The Student Government Association (SGA) addressed the University’s relationship with U.S. Immigration and Customs Enforcement (ICE) at their weekly meeting in Charles Commons on Tuesday at 7 p.m. They also discussed updates to their bylaws and general goals for SGA during the following academic year.
Sophomore Class President Sam Schatmeyer introduced the JHU-ICE Severance Resolution, which would formally ask University President Ronald J. Daniels and School of Education Dean Christopher Morphew to end the University’s relationship with ICE.
Schatmeyer said that he believed this vote was fundamentally about expressing the values of the student body.
“An organization like that has no business representing us as Hopkins students,” he said. “There are a lot of institutional issues with Hopkins, but I think this is a really easy one to fix. It’s a few contracts, and all you have to do is cut them.”
Senior Class Senator Jennifer Baron and junior Class Senator Pavan Patel questioned whether the proposed resolution could incite retaliation against the University and throw some its other federal contracts, which some departments and divisions rely on, into doubt.
In response, Sophomore Class Senator Sam Mollin emphasized that the University should do without those contracts and pay whatever the price is to avoid being complicit in ICE’s actions.
“We have to choose whether we want to prioritize... research funding that we can easily get from somewhere else or prioritize the lives of people that our federal government is abusing right now,” Mollin said.
Senior Class President Zanir Habib, however, proposed that SGA try to find a middle ground. He asked if it would be possible to take a less drastic approach and alter the University’s relationship with ICE instead of severing it completely.
Though Habib said that he does not agree with ICE’s current policies and actions, he asked that SGA remember that many ICE officials are just hard-working civil servants. He said the question of the University’s relationship with ICE should be brought up to SGA’s Policy Research and Development Commission (PRDC) in order to explore more options.
Nevertheless, the Resolution was approved unanimously, with two senators abstaining due to their involvement with government work or projects at the time.
SGA also introduced a funding bill to support an annual fundraiser for the United Service Organization (USO) called The Push. The event, hosted by Phi Gamma Delta and Hopkins ROTC this Saturday, involves Hopkins community members forming teams and racing to push a Humvee across a finish line.
Junior Preston Coffin presented on behalf of the event organizers, after which the bill passed with no votes against. If Hurricane Florence or other extenuating circumstances cause The Push to be cancelled, the funding would revert back to SGA.
Next, Executive Vice President AJ Tsang and Executive Secretary Aspen Williams reported on their recent trip to Loyola University Maryland to liaise with the student government body there and work toward building stronger institutional ties between the 17 Baltimore-area college student governments.

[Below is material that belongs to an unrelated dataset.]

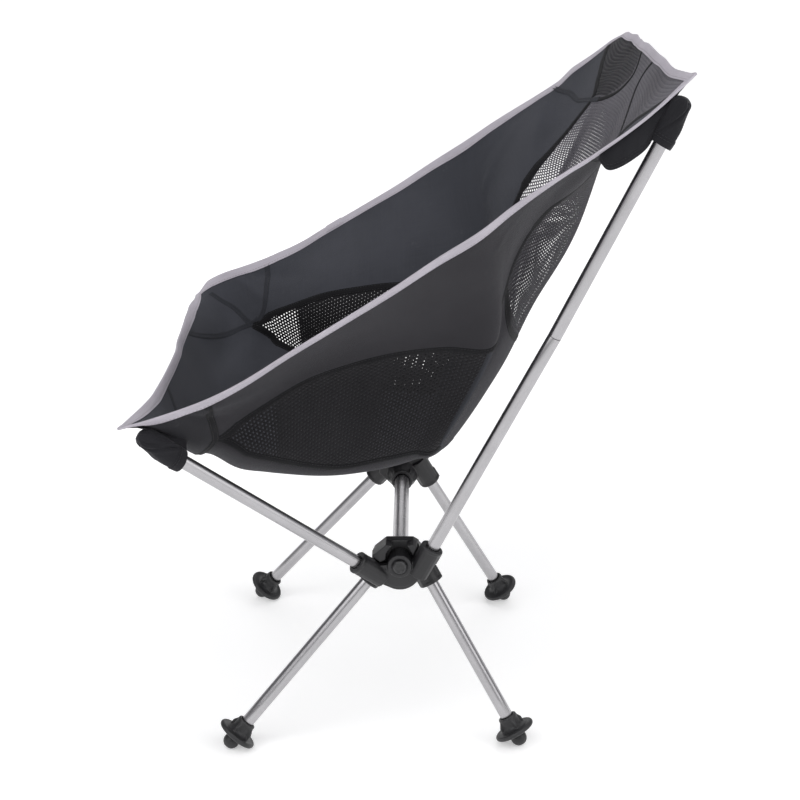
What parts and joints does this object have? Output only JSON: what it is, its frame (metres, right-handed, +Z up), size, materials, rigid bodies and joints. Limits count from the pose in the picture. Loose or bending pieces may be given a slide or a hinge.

During the meeting, SGA also made changes to its bylaws. First, SGA re-authorized its Communications and Marketing Commission (CMC), which was created in 2015 but became inactive when members stopped using it. The CMC was informally active again over the summer to help promote SGA’s petition to host a referendum this fall that would allow the student body to vote directly on relevant issues.
The CMC will consist of five appointed aides who report to Williams. Williams nominated five sophomores to serve on the CMC — Olivia Brown, Zi Yi Jeffrey Chen, Rupsa Acharya, Royal Doolittle and Gabriel Silveira — all of whom promoted the petition over the summer.
Though all the nominees were confirmed, Mollin and Sophomore Class Senator Matthew Taj both asked that a more diverse pool of candidates be introduced next time. Because all the CMC aides were sophomores, they inquired if more aides could be added in the interim period to raise the level of diversity.
Second, SGA incorporated the PRDC, which will report to Tsang and include five appointed advisors, into their bylaws. A public application process for positions will soon be announced.
Finally, Executive President Noh Mebrahtu discussed some of his goals for his second term as president. He said he plans on setting aside the impartiality that he had previously assumed. Instead of only facilitating, Mebrahtu wants to use his position to more directly influence SGA deliberations and operations. One of his main areas of focus will be pushing for a University-wide smoking ban.
Mebrahtu also addressed how he would like to see SGA operate during the 2018-19 academic year.
“The one word that [keeps] coming back to me is this word: impact. I think about how much impact my time in SGA has done,” he said. “And one of the biggest critiques within SGA was its decision to not be proactive but to always be reactive.”